Soon, they were back down at the bottom of the hill, the descent not near as torturously difficult as the trip up the hill had been. Soon, they were winding their way back to Baltimore. Khoska had the overpowering urge to sleep, but feared doing so. He knew that soon, pictures of the remains of the long dead Karl Groznyy would stare out from newsstands and grocery counters across Maryland and beyond.
“So, do you have any idea who this Berry might be?” he asked.
“He is a Lieutenant with the Baltimore Police Department,” Khoska replied. “I would advise you to keep this to yourself until we can be certain of finding something in the way of proof. I will tell you one thing about him though.”
Phelps said nothing, as they soon found their way to more familiar terrain, Phelps now barreling toward the Maryland border as though yet in fear of his life.
“I’m waiting,” he said, as though fearing the worse.
“When Grace was apprehended for cashing her dead foster brothers workman’s comp checks, and it was discovered she used the money for drugs, it was Berry who was assigned to her case. It was Berry who went on to investigate her role in the suspicious deaths of her other family members.”
He waited, allowing this a few moments to sink in, as Phelps slowed considerably, his eyes focused firmly on the narrow, winding road, yet intent on the words Khoska spoke.
“It was Lieutenant James Berry,” Khoska finally concluded, “who in fact I am sure now destroyed any evidence he might have discovered concerning her role in those events.”
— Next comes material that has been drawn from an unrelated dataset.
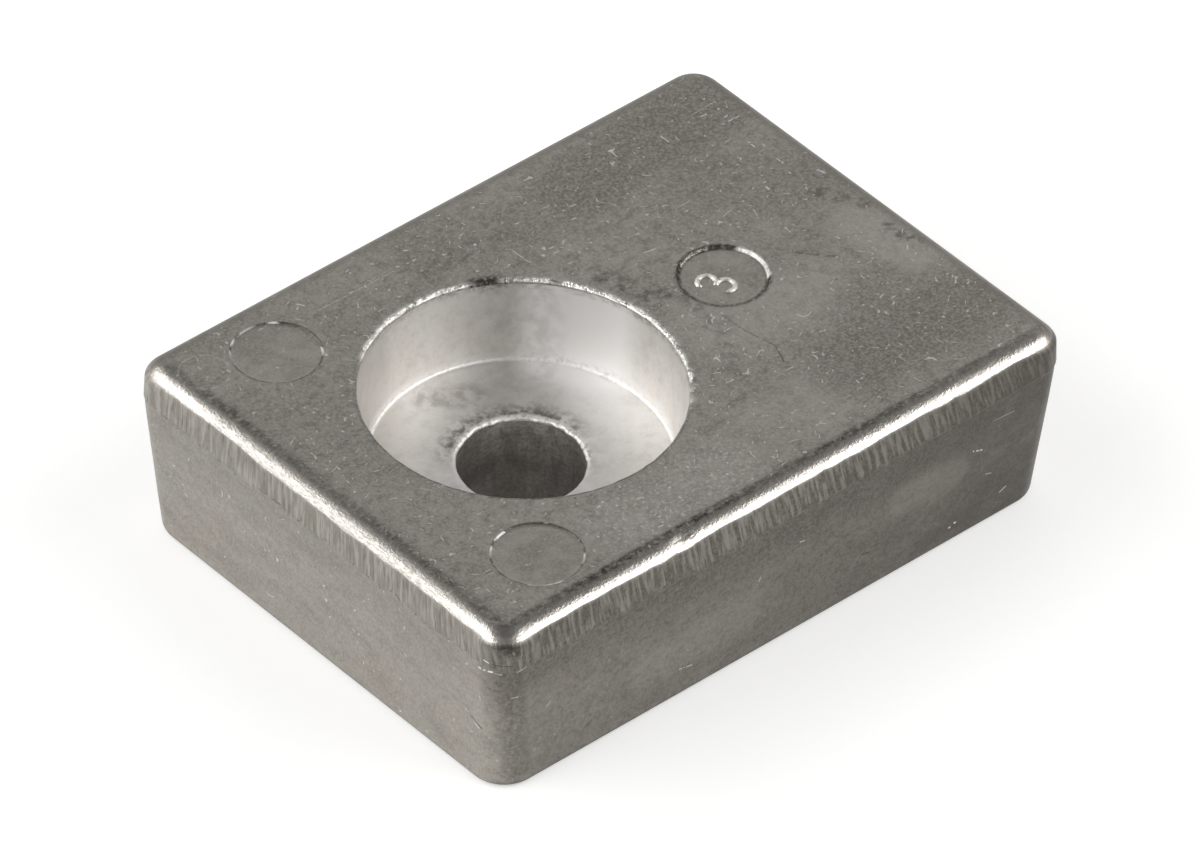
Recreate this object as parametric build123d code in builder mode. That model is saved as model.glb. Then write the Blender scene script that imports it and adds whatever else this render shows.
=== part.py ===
from build123d import *
import math
import os

os.makedirs("parts", exist_ok=True)

# A small sacrificial anode: one solid zinc casting that one bolt holds, with its head sunk in the block.
# Millimetres. The origin is the centre of the foot, +X runs along the block away from the bolt, +Z is up.

# Block. Its widest outline is the parting line, a little below the top face.
length = 48.0
width = 36.0
height = 13.5
parting_depth = 2.65
parting_corner_radius = 1.9
foot_corner_radius = 2.5
wall_draft = 3.7
foot_edge_radius = 0.55

# Rolled top edge, cut back by the trimming die to a band that leans in towards the top.
top_edge_radius = 1.8
top_corner_radius = 1.6
trim_allowance = 0.11
band_lean = 8.3
band_corner_radius = 2.9

# Bolt hole, for an M8 bolt, and the tapered recess for its head.
bolt_offset = -6.65
bore_diameter = 8.4
bore_edge_radius = 0.3
recess_rim_diameter = 21.2
recess_floor_diameter = 19.9
recess_depth = 6.1
recess_corner_radius = 0.4

# Round prints that the ejector pins left in the top face.
pin_diameter = 6.0
pin_pair_offset = -16.45
pin_pair_spacing = 25.3
pin_pair_depth = 0.08
far_pin_offset = 10.4
far_pin_depth = 0.16

# Raised cavity number inside the print of the far pin.
digit_bowl_radius = 0.62
digit_stroke = 0.34
digit_relief = 0.1
digit_turn = 33.5
digit_shift = (-0.8, -0.2)
digit_bowl_sweep = 235.0

# How far a cutting shape runs past the face that it opens.
cut_overrun = 1.0

parting_height = height - parting_depth
foot_inset = parting_height * math.tan(math.radians(wall_draft))
band_inset = parting_depth * math.tan(math.radians(band_lean))
crown_length = length + 2 * trim_allowance
crown_width = width + 2 * trim_allowance


def at_level(shapes, axis, level):
    """Returns those of the given edges or vertices that lie at one level along an axis."""
    return shapes.filter_by_position(axis, level - 0.001, level + 0.001)


with BuildPart() as anode_block:
    # Crown: the block before trimming, with its corners rounder at the top and its top edge rolled over.
    with BuildSketch(Plane.XY.offset(parting_height)):
        RectangleRounded(crown_length, crown_width, parting_corner_radius + trim_allowance)
    with BuildSketch(Plane.XY.offset(height)):
        RectangleRounded(crown_length, crown_width, top_corner_radius + top_edge_radius)
    loft(ruled=True)
    fillet(at_level(anode_block.edges(), Axis.Z, height), top_edge_radius)
    with BuildSketch():
        RectangleRounded(crown_length, crown_width, parting_corner_radius + trim_allowance)
    extrude(amount=parting_height)

    # Trimmed band above the parting line and drafted walls below it.
    with BuildSketch():
        RectangleRounded(length - 2 * foot_inset, width - 2 * foot_inset, foot_corner_radius)
    with BuildSketch(Plane.XY.offset(parting_height)):
        RectangleRounded(length, width, parting_corner_radius)
    with BuildSketch(Plane.XY.offset(height)):
        RectangleRounded(length - 2 * band_inset, width - 2 * band_inset, band_corner_radius)
    loft(ruled=True, mode=Mode.INTERSECT)
    fillet(at_level(anode_block.edges(), Axis.Z, 0), foot_edge_radius)

    # Bolt hole and head recess in one turned cut, with a rounded floor corner and a rounded bore mouth.
    wall_slope = (recess_rim_diameter - recess_floor_diameter) / 2 / recess_depth
    floor_height = height - recess_depth
    with BuildSketch(Plane.XZ.shift_origin((bolt_offset, 0, 0))) as bolt_profile:
        with BuildLine():
            Polyline(
                (0, -cut_overrun),
                (bore_diameter / 2, -cut_overrun),
                (bore_diameter / 2, floor_height),
                (recess_floor_diameter / 2, floor_height),
                (recess_rim_diameter / 2 + cut_overrun * wall_slope, height + cut_overrun),
                (0, height + cut_overrun),
                close=True,
            )
        make_face()
        # In the sketch, X is the distance from the bolt's axis and Y is the height.
        floor_ends = at_level(bolt_profile.vertices(), Axis.Y, floor_height)
        fillet(floor_ends.sort_by(Axis.X)[0], bore_edge_radius)
        floor_ends = at_level(bolt_profile.vertices(), Axis.Y, floor_height)
        fillet(floor_ends.sort_by(Axis.X)[-1], recess_corner_radius)
    revolve(axis=Axis((bolt_offset, 0, 0), (0, 0, 1)), mode=Mode.SUBTRACT)

    # Prints of the two pins beside the bolt and of the single pin at the far end.
    with BuildSketch(Plane.XY.offset(height)):
        with Locations((pin_pair_offset, 0)):
            with GridLocations(1, pin_pair_spacing, 1, 2):
                Circle(pin_diameter / 2)
    extrude(amount=-pin_pair_depth, mode=Mode.SUBTRACT)
    with BuildSketch(Plane.XY.offset(height)):
        with Locations((far_pin_offset, 0)):
            Circle(pin_diameter / 2)
    extrude(amount=-far_pin_depth, mode=Mode.SUBTRACT)

    # Cavity number 3: two open bowls that meet at the waist, with round stroke ends.
    digit_plane = Plane.XY.offset(height - far_pin_depth).shift_origin(
        (far_pin_offset + digit_shift[0], digit_shift[1], height - far_pin_depth)
    )
    with BuildSketch(digit_plane.rotated((0, 0, digit_turn))):
        Circle(digit_stroke / 2)
        for side in (1, -1):
            with BuildLine() as bowl:
                CenterArc((0, side * digit_bowl_radius), digit_bowl_radius, -90 * side, side * digit_bowl_sweep)
            trace(line_width=digit_stroke)
            with Locations(bowl.line @ 1):
                Circle(digit_stroke / 2)
    extrude(amount=digit_relief)

anode_block.part.label = "anode_block"
export_step(anode_block.part, "parts/anode_block.step")
print("volume", anode_block.part.volume, "solids", len(anode_block.part.solids()))
print("box", anode_block.part.bounding_box())
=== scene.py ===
"""A small sacrificial anode: one zinc die casting with a sunk bolt hole, dressed and lit for rendering.

Shapes are worked out in millimetres in the shared frame and put into the mesh in metres: the origin is the centre
of the foot, +X runs along the block away from the bolt, +Z is up.
"""

from __future__ import annotations

import itertools
import logging
import math
from dataclasses import dataclass, field
from enum import IntEnum
from typing import Any

import bpy
import numpy as np
from mathutils import Matrix, Vector


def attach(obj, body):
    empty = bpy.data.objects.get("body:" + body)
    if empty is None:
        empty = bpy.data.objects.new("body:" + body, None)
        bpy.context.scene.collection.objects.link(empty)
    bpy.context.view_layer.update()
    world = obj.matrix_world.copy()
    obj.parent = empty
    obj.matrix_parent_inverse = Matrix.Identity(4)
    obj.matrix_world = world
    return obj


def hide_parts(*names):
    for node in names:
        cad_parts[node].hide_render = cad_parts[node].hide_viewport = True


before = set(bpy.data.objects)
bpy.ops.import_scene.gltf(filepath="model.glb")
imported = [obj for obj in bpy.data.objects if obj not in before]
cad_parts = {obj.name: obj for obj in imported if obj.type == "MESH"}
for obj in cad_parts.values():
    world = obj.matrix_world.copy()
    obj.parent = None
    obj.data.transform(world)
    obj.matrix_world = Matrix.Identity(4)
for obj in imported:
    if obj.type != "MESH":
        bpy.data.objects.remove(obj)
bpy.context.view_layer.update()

LOG = logging.getLogger("anode")
MM = 0.001
SKIN_MAP = "down_the_skin"
WEAR = ("polish_and_sheen", "grime_and_shade", "far_edge_shade", "burr")

# Directions from a round hole or print, seen from above: where torn metal faces the viewer and gets painted
# highlight, and where soot lies.
FACING_VIEWER = 47.0
SOOTED = 70.0

Socket = bpy.types.NodeSocket
# Start and end of a placed mark, its width, all in millimetres, and how clearly it shows.
Mark = tuple[float, float, float, float, float, float]


class Zone(IntEnum):
    """Parts of the casting's skin, one per finish, numbered as its material slots are."""

    FACE = 0
    SIDE = 1
    RECESS = 2
    BORE = 3
    PRINT = 4


class Stretch(IntEnum):
    """Stretches of the profile that is turned round the bolt's axis, from the foot up."""

    HOLE = 0
    MOUTH = 1
    FLOOR = 2
    CORNER = 3
    WALL = 4
    RIM = 5


# ---------------------------------------------------------------- helpers


def linear_colour(code: str) -> tuple[float, float, float, float]:
    """Turns an sRGB hex colour into linear RGBA.

    Args:
        code: Colour such as "#9A968E".

    Returns:
        The three linear values and an alpha of 1.
    """
    parts = [int(code[i : i + 2], 16) / 255.0 for i in (1, 3, 5)]
    values = [c / 12.92 if c <= 0.04045 else ((c + 0.055) / 1.055) ** 2.4 for c in parts]
    return (values[0], values[1], values[2], 1.0)


def add_node(
    tree: bpy.types.NodeTree, kind: str, inputs: dict[Any, Any] | None = None, **settings: Any
) -> bpy.types.Node:
    """Adds a node with its settings, and sets or links its inputs.

    Args:
        tree: Node tree that gets the node.
        kind: Node type without its "ShaderNode" prefix.
        inputs: Input name or number, with the socket to link from or the value to set.
        **settings: Properties of the node.

    Returns:
        The new node.
    """
    node = tree.nodes.new("ShaderNode" + kind)
    for name, value in settings.items():
        setattr(node, name, value)
    for key, value in (inputs or {}).items():
        if isinstance(value, Socket):
            tree.links.new(value, node.inputs[key])
        else:
            node.inputs[key].default_value = value
    return node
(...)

Khoska felt a wave of relief concurrent with dread. What if he were wrong, he wondered. There was always that possibility and he had been down so many dark and misleading paths, he could not be completely sure this was not yet another one. At the same time, as the lights of the beckoning and yet threatening metropolis glistened in the distance, he felt a sense of near certainty, and breathed deeply, yet sadly.
“Why would he be doing all this?” Phelps asked. “What possible reason could he have?”
“I wish I knew, Mr. Phelps,” Khoska replied sadly. “I only wish I knew.”